Later, the audience was treated to some strength-driven partnering evocative of Pilobolus’s early works and imagery of the company from photographer Lois Greenfield’s Antigravity series. Four “Garden of Life” dancers in a tree-like landscape wore botanical-patterned leggings and unitards. Split into two pairs, they exhibited mesmerizing partnered inversions, balances, and acrobatic holds, mirroring each other to the best of their abilities. In closing, the story’s Alice, in a dress whose skirts reached humungous proportions, ascended towards the sky to the sound of Jefferson Airplane’s “Go Ask Alice”, the entire set projected upon with purple, green, and blue tie dye hues.

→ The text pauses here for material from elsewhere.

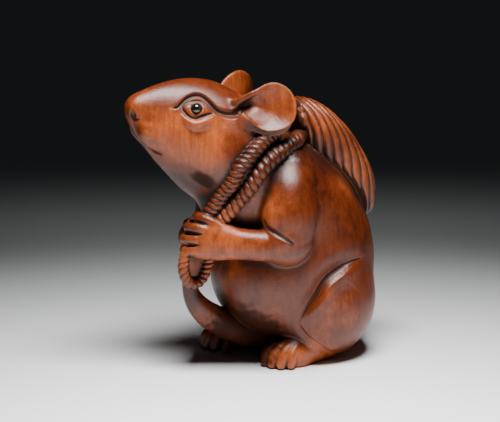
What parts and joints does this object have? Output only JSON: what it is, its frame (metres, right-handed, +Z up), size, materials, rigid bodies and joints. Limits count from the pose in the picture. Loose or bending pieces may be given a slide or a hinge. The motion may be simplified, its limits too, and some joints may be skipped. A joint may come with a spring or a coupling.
{
  "type": "netsuke",
  "caption": "Carved boxwood netsuke of a seated rat holding the twisted ropes of a pleated sack on its back, with inlaid dark bead eyes.",
  "frame": {"origin": "middle of the footprint box, on the plane the figure stands on", "axes": "+Z up, -Y the way the rat's body faces, +X the rat's left side"},
  "size_m": [0.0288, 0.0465, 0.0499],
  "materials": {
    "stained_boxwood": "carved, stained orange brown, darker in the grooves, rubbed to a satin gloss",
    "black_horn": "polished black horn bead"
  },
  "bodies": {
    "root": {"rat_figure": "stained_boxwood", "left_eye": "black_horn", "right_eye": "black_horn"}
  },
  "joints": []
}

MOMIX’s ALICE invited the viewer on a bright and imaginative journey full of intricate prop mastering, amicable characters, a mismatched poppy soundtrack, larger-than-life video art, and experimentation with a tried and true tale through abstract imagery and loosely bound narrative themes. Despite some basic and repetitive choreography throughout, which at times felt was being held aloft by eccentric props alone, the show did not fail to please with moments of illusion, strength, and jabs of humor, all of which the small cast of eight dancers pulled off without a hitch. Overall, ALICE managed to be what so many dance shows often cannot: a whole lot of fun.
On tap for White Bird’s 2023/2024 season are several internationally touring companies, including Pilobolus and Camille A. Brown in October; Ephrat Asherie Dance and Abby Z and the New Utility in November; Alvin Ailey American Dance Theater next March, and others.